**Exercise prompt:** Extract, unchanged, each line of the listing below from its first line through the line that contains "two steel rods.", inclusive, and nothing else.

────────

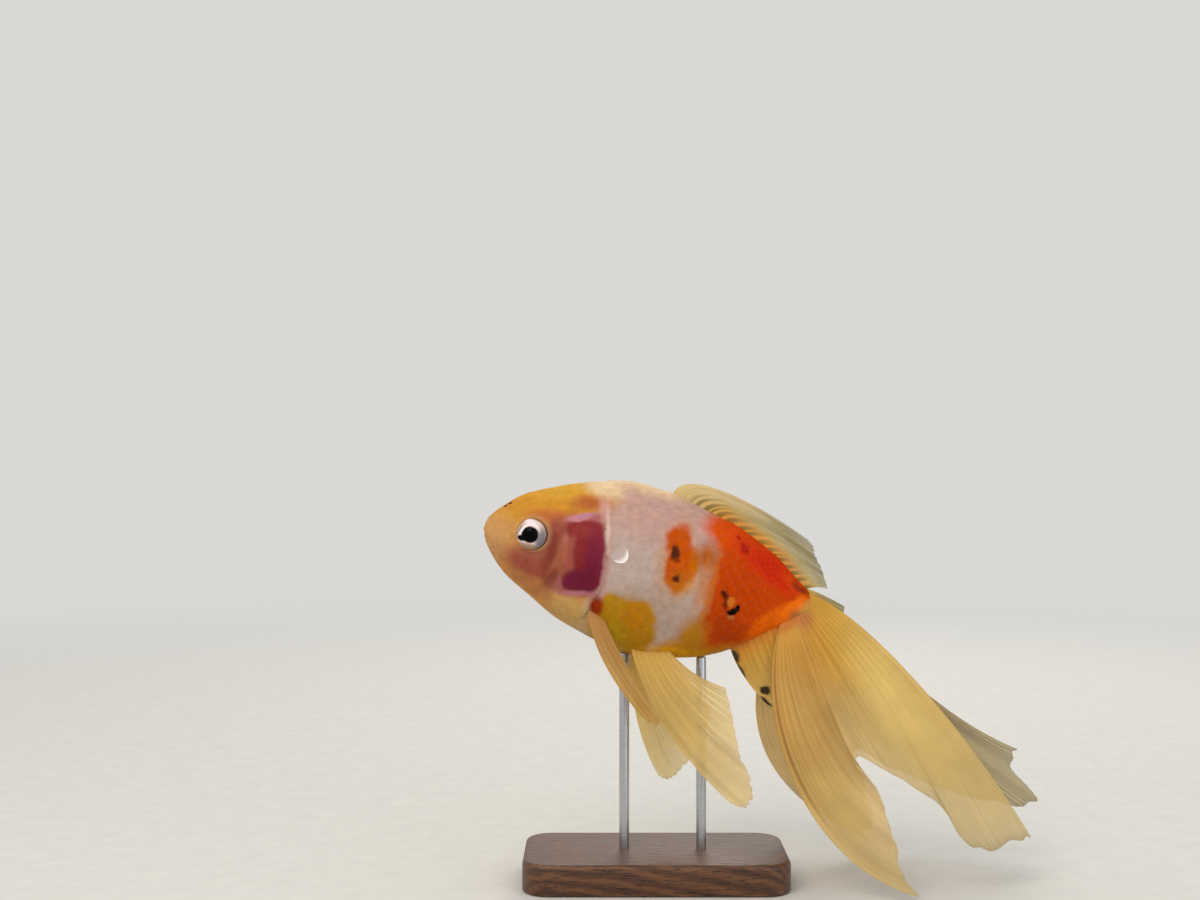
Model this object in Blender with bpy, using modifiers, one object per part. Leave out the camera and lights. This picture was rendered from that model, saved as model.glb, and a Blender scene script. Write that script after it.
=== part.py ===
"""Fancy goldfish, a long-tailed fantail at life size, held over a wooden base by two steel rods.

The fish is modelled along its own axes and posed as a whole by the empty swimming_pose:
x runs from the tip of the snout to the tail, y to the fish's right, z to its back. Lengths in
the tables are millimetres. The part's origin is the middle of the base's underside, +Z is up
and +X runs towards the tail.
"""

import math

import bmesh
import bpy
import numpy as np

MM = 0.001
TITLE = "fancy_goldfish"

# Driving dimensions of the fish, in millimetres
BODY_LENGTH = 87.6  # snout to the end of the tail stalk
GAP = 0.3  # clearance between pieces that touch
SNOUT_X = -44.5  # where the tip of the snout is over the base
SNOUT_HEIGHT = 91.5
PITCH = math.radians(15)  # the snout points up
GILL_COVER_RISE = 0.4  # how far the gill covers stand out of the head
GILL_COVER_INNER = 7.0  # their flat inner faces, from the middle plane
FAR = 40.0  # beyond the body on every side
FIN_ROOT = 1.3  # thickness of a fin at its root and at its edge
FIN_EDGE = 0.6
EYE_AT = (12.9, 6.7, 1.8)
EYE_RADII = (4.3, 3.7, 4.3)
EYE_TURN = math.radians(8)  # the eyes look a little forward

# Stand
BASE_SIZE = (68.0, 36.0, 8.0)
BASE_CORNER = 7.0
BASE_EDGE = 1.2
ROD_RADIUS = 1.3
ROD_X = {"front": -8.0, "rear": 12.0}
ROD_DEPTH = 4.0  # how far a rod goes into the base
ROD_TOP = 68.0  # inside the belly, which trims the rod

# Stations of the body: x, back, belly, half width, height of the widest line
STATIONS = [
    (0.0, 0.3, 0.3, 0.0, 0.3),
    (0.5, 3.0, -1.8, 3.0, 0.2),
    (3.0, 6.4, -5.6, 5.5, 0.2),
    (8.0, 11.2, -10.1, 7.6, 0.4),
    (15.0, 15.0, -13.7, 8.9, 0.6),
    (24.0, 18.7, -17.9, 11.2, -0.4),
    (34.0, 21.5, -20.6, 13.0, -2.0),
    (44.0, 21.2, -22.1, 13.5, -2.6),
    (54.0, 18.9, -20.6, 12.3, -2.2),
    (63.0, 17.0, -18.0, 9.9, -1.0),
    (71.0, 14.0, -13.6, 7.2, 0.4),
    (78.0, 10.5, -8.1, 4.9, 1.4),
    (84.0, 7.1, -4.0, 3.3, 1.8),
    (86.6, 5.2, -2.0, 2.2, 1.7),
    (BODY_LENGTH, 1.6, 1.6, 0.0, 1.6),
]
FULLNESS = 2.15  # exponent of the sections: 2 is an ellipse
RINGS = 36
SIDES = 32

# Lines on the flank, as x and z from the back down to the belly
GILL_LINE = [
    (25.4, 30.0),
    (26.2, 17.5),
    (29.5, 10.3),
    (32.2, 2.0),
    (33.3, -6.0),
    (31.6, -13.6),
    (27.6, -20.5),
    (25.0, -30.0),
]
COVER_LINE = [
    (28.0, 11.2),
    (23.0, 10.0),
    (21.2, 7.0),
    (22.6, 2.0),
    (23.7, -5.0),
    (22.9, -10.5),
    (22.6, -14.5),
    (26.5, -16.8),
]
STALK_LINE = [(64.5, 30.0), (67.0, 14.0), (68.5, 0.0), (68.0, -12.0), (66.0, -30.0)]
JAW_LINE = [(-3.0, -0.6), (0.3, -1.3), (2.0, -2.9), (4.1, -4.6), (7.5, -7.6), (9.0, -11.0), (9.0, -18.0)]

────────

**Solution:**
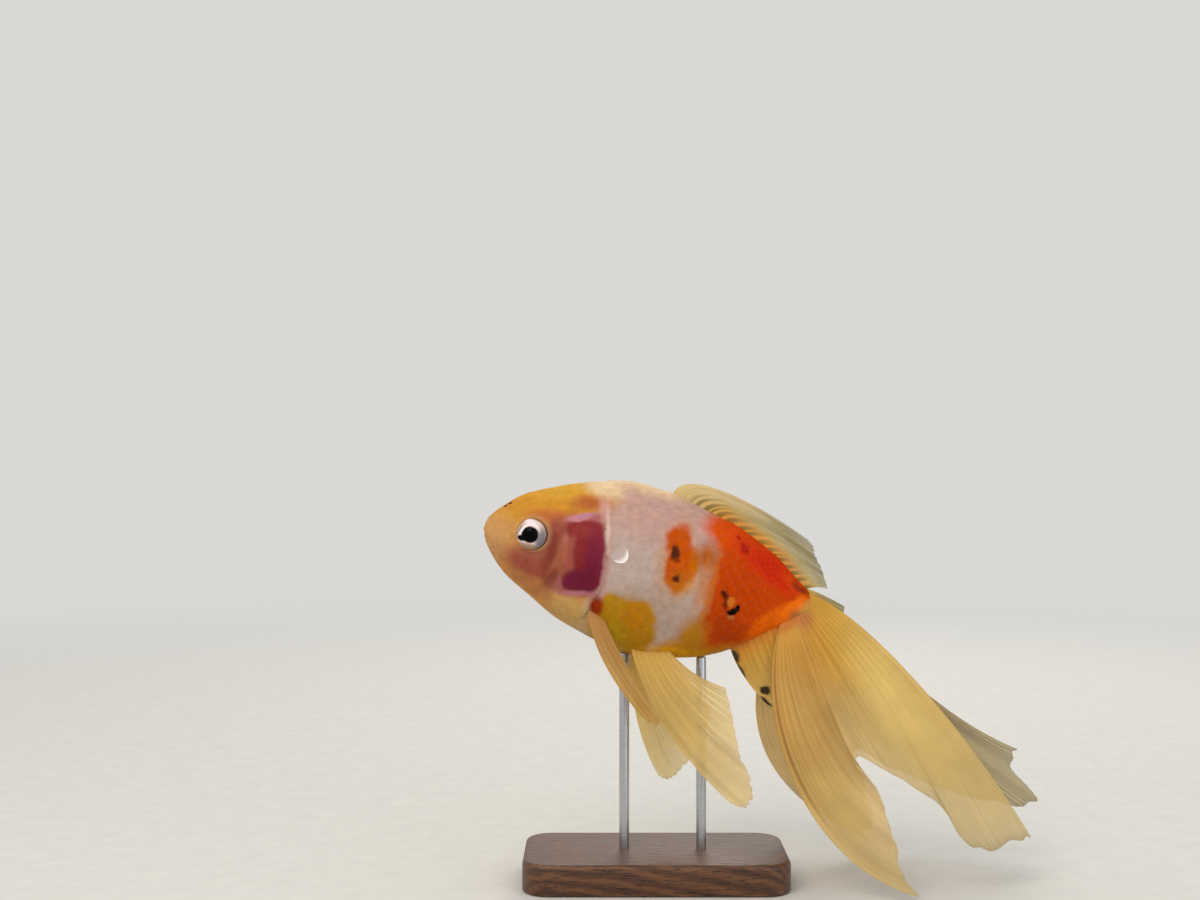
Model this object in Blender with bpy, using modifiers, one object per part. Leave out the camera and lights. This picture was rendered from that model, saved as model.glb, and a Blender scene script. Write that script after it.
=== part.py ===
"""Fancy goldfish, a long-tailed fantail at life size, held over a wooden base by two steel rods.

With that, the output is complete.